■ **Challenge**
Transcribe only the lines from the line with "size = shape.BoundBox" through the line with "points = [vertex.co", exactly, counting both of those lines as part of the stretch.

■ **Data lines**
____________________

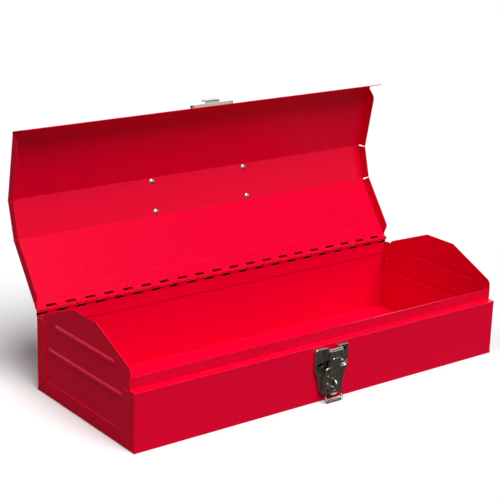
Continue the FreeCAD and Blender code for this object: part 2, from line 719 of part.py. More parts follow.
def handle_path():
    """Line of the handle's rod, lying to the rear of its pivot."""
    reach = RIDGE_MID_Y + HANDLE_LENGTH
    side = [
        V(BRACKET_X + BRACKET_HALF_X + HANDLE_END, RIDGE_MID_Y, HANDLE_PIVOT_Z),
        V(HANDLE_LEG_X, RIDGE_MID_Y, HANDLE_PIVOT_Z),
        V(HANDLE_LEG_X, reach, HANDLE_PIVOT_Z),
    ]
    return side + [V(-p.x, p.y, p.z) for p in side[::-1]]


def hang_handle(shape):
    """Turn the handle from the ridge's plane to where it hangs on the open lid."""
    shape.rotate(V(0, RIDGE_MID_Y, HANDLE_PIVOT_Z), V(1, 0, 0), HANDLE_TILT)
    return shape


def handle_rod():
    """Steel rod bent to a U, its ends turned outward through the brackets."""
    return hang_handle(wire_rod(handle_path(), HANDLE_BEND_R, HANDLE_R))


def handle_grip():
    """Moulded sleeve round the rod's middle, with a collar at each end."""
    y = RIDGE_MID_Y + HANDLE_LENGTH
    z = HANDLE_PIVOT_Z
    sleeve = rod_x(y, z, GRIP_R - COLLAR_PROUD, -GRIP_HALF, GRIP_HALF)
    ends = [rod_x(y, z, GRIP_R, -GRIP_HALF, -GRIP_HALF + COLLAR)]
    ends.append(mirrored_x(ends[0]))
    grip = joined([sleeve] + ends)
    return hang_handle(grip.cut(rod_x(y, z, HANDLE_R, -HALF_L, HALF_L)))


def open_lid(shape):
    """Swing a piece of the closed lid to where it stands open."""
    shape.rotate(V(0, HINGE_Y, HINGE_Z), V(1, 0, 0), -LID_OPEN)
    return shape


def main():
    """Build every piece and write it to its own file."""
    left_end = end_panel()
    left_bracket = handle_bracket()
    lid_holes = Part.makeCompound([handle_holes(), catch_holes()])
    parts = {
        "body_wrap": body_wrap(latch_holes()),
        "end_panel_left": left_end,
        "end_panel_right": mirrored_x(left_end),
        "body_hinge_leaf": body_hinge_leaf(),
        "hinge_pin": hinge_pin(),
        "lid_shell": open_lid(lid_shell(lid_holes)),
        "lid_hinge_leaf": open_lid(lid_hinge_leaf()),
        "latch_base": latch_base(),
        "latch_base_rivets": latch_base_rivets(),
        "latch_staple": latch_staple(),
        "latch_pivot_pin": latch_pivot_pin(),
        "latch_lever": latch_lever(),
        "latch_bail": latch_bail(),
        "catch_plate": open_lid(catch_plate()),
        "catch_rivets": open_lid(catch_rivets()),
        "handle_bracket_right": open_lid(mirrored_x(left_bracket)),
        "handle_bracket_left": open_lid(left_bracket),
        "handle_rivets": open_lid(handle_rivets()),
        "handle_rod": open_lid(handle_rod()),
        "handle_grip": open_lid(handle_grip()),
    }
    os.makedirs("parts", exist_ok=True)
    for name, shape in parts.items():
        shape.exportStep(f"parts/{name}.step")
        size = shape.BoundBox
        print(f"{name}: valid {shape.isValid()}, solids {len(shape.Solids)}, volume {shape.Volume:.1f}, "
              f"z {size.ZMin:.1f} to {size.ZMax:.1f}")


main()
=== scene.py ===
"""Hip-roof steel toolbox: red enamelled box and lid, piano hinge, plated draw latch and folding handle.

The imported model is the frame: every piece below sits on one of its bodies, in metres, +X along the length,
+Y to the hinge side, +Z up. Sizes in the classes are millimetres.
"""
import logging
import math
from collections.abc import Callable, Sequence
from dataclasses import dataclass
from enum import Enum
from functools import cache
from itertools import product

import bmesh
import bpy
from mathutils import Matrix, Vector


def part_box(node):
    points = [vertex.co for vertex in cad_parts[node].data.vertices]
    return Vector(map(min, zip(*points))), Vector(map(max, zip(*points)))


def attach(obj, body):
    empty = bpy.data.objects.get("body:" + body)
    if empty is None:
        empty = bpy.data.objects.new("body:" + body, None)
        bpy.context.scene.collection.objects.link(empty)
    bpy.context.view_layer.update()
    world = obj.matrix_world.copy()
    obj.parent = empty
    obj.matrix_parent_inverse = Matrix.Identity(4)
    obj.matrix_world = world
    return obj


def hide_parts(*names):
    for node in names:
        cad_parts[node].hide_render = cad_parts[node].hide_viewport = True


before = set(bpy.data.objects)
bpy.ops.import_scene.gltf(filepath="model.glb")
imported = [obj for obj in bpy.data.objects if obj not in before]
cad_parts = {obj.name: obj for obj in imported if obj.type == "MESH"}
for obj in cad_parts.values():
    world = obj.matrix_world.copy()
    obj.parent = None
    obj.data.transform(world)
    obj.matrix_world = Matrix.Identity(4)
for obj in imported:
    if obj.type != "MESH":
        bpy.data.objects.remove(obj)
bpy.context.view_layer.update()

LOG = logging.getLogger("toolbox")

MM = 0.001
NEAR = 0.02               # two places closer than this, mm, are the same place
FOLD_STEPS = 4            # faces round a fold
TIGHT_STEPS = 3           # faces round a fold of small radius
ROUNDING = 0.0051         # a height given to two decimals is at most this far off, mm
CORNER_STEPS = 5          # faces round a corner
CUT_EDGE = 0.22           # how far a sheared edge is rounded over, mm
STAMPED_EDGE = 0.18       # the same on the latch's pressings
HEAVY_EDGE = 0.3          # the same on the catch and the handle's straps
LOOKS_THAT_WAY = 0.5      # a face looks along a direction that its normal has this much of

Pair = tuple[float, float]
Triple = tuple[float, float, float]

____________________

■ **Completed exercise**
        size = shape.BoundBox
        print(f"{name}: valid {shape.isValid()}, solids {len(shape.Solids)}, volume {shape.Volume:.1f}, "
              f"z {size.ZMin:.1f} to {size.ZMax:.1f}")


main()
=== scene.py ===
"""Hip-roof steel toolbox: red enamelled box and lid, piano hinge, plated draw latch and folding handle.

The imported model is the frame: every piece below sits on one of its bodies, in metres, +X along the length,
+Y to the hinge side, +Z up. Sizes in the classes are millimetres.
"""
import logging
import math
from collections.abc import Callable, Sequence
from dataclasses import dataclass
from enum import Enum
from functools import cache
from itertools import product

import bmesh
import bpy
from mathutils import Matrix, Vector


def part_box(node):
    points = [vertex.co for vertex in cad_parts[node].data.vertices]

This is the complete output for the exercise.